Short problem - Please list all lines of the material below in which the string "Identity" occurs.

--- START OF Dataset section ---

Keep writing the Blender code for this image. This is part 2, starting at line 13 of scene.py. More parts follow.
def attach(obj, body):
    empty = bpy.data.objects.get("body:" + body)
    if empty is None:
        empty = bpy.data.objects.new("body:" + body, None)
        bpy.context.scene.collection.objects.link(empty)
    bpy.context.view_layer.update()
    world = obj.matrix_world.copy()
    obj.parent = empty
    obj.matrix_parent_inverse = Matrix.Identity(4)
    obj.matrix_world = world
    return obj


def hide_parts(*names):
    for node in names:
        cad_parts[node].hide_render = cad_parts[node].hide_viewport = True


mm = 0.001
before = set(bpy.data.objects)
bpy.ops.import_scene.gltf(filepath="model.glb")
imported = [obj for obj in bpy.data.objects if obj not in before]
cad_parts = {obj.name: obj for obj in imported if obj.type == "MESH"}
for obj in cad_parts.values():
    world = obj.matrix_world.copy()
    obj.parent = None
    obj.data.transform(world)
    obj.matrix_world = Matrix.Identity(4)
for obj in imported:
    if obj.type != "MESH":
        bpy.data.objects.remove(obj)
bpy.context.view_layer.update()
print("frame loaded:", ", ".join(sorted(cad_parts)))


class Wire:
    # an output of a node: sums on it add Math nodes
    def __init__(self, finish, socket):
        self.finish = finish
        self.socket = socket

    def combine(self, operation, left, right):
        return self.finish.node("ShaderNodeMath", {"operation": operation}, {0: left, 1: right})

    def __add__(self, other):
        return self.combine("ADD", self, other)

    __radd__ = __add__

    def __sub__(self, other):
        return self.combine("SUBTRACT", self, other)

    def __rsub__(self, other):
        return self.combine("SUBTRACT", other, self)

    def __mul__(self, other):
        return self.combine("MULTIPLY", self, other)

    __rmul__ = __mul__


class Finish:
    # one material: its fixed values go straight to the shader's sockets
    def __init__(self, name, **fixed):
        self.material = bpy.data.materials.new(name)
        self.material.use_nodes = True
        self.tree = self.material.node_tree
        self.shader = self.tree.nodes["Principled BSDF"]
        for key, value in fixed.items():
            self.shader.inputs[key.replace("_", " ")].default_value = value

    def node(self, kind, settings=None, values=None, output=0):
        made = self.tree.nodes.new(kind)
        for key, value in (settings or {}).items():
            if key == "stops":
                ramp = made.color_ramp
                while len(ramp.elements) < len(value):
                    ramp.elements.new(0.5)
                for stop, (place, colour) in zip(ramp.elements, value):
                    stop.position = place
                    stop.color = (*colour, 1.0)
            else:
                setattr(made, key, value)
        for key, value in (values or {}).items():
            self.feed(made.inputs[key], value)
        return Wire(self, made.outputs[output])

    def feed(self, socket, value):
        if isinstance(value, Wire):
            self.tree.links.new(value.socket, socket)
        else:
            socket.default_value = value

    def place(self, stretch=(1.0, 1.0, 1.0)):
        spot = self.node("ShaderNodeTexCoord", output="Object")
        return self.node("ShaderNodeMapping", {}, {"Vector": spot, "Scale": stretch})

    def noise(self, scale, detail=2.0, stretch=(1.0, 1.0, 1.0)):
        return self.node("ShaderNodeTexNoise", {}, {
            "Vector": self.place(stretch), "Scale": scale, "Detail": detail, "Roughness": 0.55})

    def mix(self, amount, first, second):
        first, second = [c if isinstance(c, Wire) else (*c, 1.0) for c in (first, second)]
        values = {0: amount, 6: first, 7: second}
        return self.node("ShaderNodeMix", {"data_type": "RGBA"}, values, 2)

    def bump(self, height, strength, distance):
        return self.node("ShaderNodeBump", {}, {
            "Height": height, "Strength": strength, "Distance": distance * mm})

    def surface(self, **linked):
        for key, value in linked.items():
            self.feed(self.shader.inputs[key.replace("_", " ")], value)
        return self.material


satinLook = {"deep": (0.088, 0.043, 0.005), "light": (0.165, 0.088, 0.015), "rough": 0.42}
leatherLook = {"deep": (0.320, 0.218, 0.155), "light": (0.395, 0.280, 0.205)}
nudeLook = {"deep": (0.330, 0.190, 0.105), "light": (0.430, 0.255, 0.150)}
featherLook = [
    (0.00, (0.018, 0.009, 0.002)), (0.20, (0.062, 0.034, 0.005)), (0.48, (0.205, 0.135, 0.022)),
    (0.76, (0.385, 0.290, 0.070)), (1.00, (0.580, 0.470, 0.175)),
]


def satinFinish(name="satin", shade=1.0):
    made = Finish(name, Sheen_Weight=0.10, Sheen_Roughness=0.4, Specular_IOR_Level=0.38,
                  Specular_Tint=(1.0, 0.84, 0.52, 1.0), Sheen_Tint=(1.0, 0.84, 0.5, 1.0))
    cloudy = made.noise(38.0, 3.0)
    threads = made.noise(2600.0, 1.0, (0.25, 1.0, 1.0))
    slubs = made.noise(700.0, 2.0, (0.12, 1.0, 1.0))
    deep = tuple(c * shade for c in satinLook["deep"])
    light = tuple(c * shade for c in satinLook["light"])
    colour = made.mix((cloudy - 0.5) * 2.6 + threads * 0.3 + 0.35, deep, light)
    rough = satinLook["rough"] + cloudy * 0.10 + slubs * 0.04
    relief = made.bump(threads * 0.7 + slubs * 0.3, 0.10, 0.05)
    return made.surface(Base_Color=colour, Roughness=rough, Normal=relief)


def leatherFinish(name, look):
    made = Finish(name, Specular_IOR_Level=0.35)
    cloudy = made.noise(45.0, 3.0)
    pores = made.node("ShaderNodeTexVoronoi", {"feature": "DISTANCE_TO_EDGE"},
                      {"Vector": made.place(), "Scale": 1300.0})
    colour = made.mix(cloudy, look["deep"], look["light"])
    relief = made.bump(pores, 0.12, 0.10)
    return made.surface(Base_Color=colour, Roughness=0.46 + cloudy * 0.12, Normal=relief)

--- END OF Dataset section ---

Answer to the exercise -
    obj.matrix_parent_inverse = Matrix.Identity(4)
    obj.matrix_world = Matrix.Identity(4)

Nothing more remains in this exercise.